Second, we found that there are many undocumented advantages to cruising on a catamaran. For example, it is wonderful being able to sit inside during a squall and still be able to steer the boat with 360 degree visibility. Or being able to sleep with an engine on by running the engine in the opposite hull in order to keep the noise down. Docking is a breeze with the two engine, tank-like, maneuverability. Even flying a spinnaker becomes easier without the need to mess with a spinnaker pole. Hoisting the dingy on the rear davits is so easy we found ourselves pulling it out every night and still having access to the transom steps. It's also a great fishing boat, staying level while you bring a fish onto the perfect fillet table of the transom (complete with wash down shower!). The Lagoon's vertical windows allow us to keep them open even when it's raining - and in the sun they don't need sun-shades or curtains because of the vertical overhang. And the seats on the bow are a smart addition when dolphins decide to visit. These are all small differences, but they add up to a nicer experience on a cat.

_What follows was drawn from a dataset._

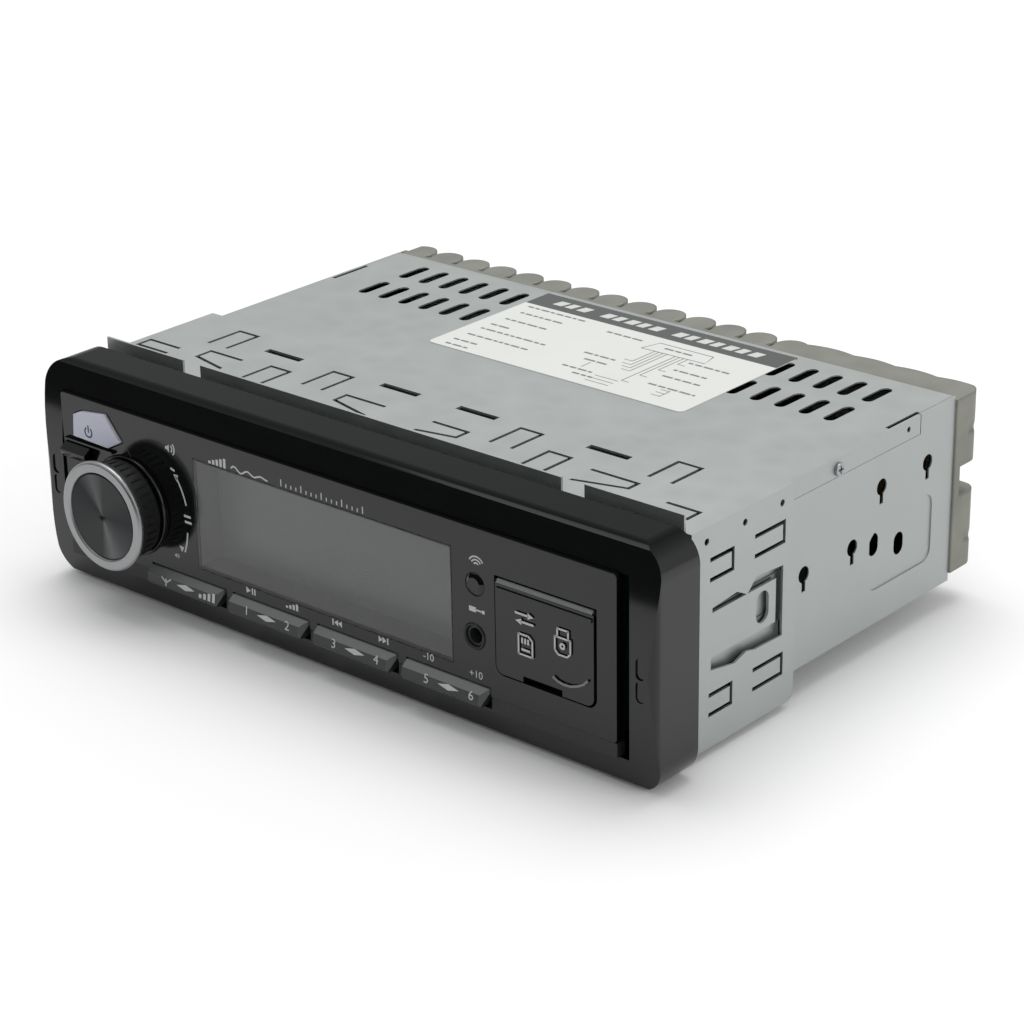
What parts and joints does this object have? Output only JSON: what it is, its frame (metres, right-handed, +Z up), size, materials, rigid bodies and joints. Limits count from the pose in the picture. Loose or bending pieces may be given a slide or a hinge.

And finally, the living space is outrageous! The Lagoon 380 has the comparable living and storage space of a 55 foot monohull. When we considered the price we were paying (see #3 below), that was an amazing comparison. We love being nominated as the "social gathering spot" in an anchorage as we can seat a combined 12 adults for dinner. Elizabeth has enough flat surface on the bow to do yoga and I have enough space for two 8' surf boards in the front crash locker. The boat has two queen sized beds and the salon has standing room over 6'7". These options simply cannot be found in any comparably priced monohull.
3) IT MUST HAVE A GOOD RESALE VALUE:
Cats are more expensive. There is no getting around this as you are basically buying two shorter monohulls and connecting them with a bridgedeck, so production costs are going to be considerably higher. So while a cat might be safer and more comfortable and faster than a comparable length monohull, the biggest downfall of a cat is the price.
That said, resale values are strong, and in our situation of only needing our boat for a couple of years before reselling it, this was more important than the overall cost. So long as we could recoup our "investment" (this might be the first time a boat has been referred to as an investment, but I digress), then we could "afford" a catamaran.
Catamarans are growing in popularity with cruisers, which is helping keep resale values strong, particularly on mass produced boats that have a global sales history and well understood values (much like ours). Catamarans may be more expensive, but certain makes are actually holding their values stronger than monohulls, which says a lot.
So long as you have plans to resell your boat and have access to capital (which is cheap these days if you need a loan), then the cost of a cat should not be a reason for you not to purchase one. As this was our plan, we moved ahead with the cat...
During our 18 months of sailing, we successfully, yet unknowingly, moved several of our friends on monohulls to the dark side of catamaran cruising. One cruiser even sold their beautiful Moody to purchase a Lagoon 44 (S/V Cinderella)! But we also witnessed several of our cruising buddies getting into trouble that could have been avoided in a cat. 'Follow You' (Hunter 45) lost a rudder on its way to New Zealand and was lucky to get a tow, while Imagine (Hallberg Rassy 46) lost its engine/alternator and had to enlist help to get pushed into shore. After seeing this first hand, yet sailing the same speed with more interior room, I would have a hard time going back to cruising on a monohull.
It was very hard for me to abandon two decades of sailing experience on monohulls, but in the end we decided on our owner's version Lagoon 380 based on safety, speed, comfort and resale value. And we still feel we purchased the perfect boat (or at least as "perfect" as is possible!).